The above mentioned problems with in service programmable logic arrays and other problems are addressed by the present invention and will be understood by reading and studying the following specification. Systems and methods are provided for in service programmable logic arrays using sub-micron channel length transistors with ultra thin bodies, or transistors where the surface space charge region scales down as other transistor dimensions scale down.
In one embodiment of the present invention, in service programmable logic arrays with ultra thin vertical body transistors are provided. The in-service programmable logic array includes a first logic plane that receives a number of input signals. The first logic plane has a plurality of logic cells arranged in rows and columns that are interconnected to provide a number of logical outputs.
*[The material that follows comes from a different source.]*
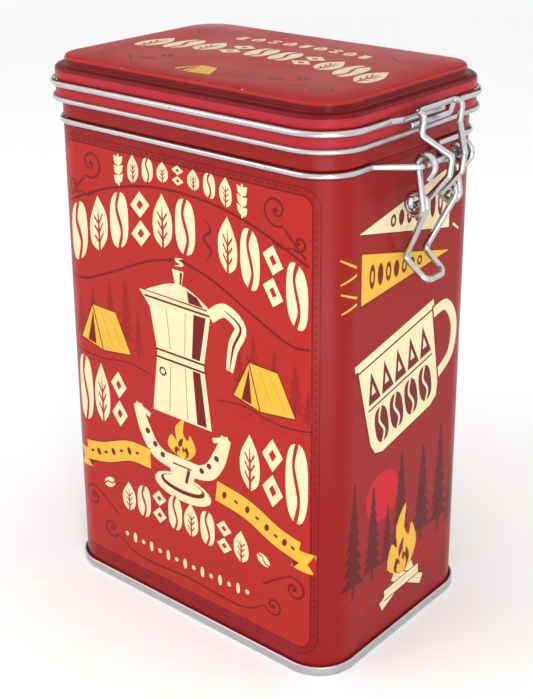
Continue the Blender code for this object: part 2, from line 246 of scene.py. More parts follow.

A second logic plane has a number of logic cells arranged in rows and columns that receive the outputs of the first logic plane and that are interconnected to produce a number of logical outputs such that the in service programmable logic array implements a logical function. Each of the logic cells includes a vertical pillar extending outwardly from a semiconductor substrate. Each pillar includes a single crystalline first contact layer and a second contact layer separated by an oxide layer. Each of the logic cells includes at least one single crystalline ultra thin vertical floating gate transistor that is disposed adjacent each vertical pillar. The single crystalline vertical floating gate transistor includes an ultra thin single crystalline vertical first source/drain region coupled to the first contact layer, an ultra thin single crystalline vertical second source/drain region coupled to the second contact layer, and an ultra thin single crystalline vertical body region which opposes the oxide layer and couples the first and the second source/drain regions. A vertical floating gate opposes the ultra thin single crystalline vertical body region.
These and other embodiments, aspects, advantages, and features of the present invention will be set forth in part in the description which follows, and in part will become apparent to those skilled in the art by reference to the following description of the invention and referenced drawings or by practice of the invention, The aspects, advantages, and features of the invention are realized and attained by means of the instrumentalities, procedures, and combinations particularly pointed out in the appended claims.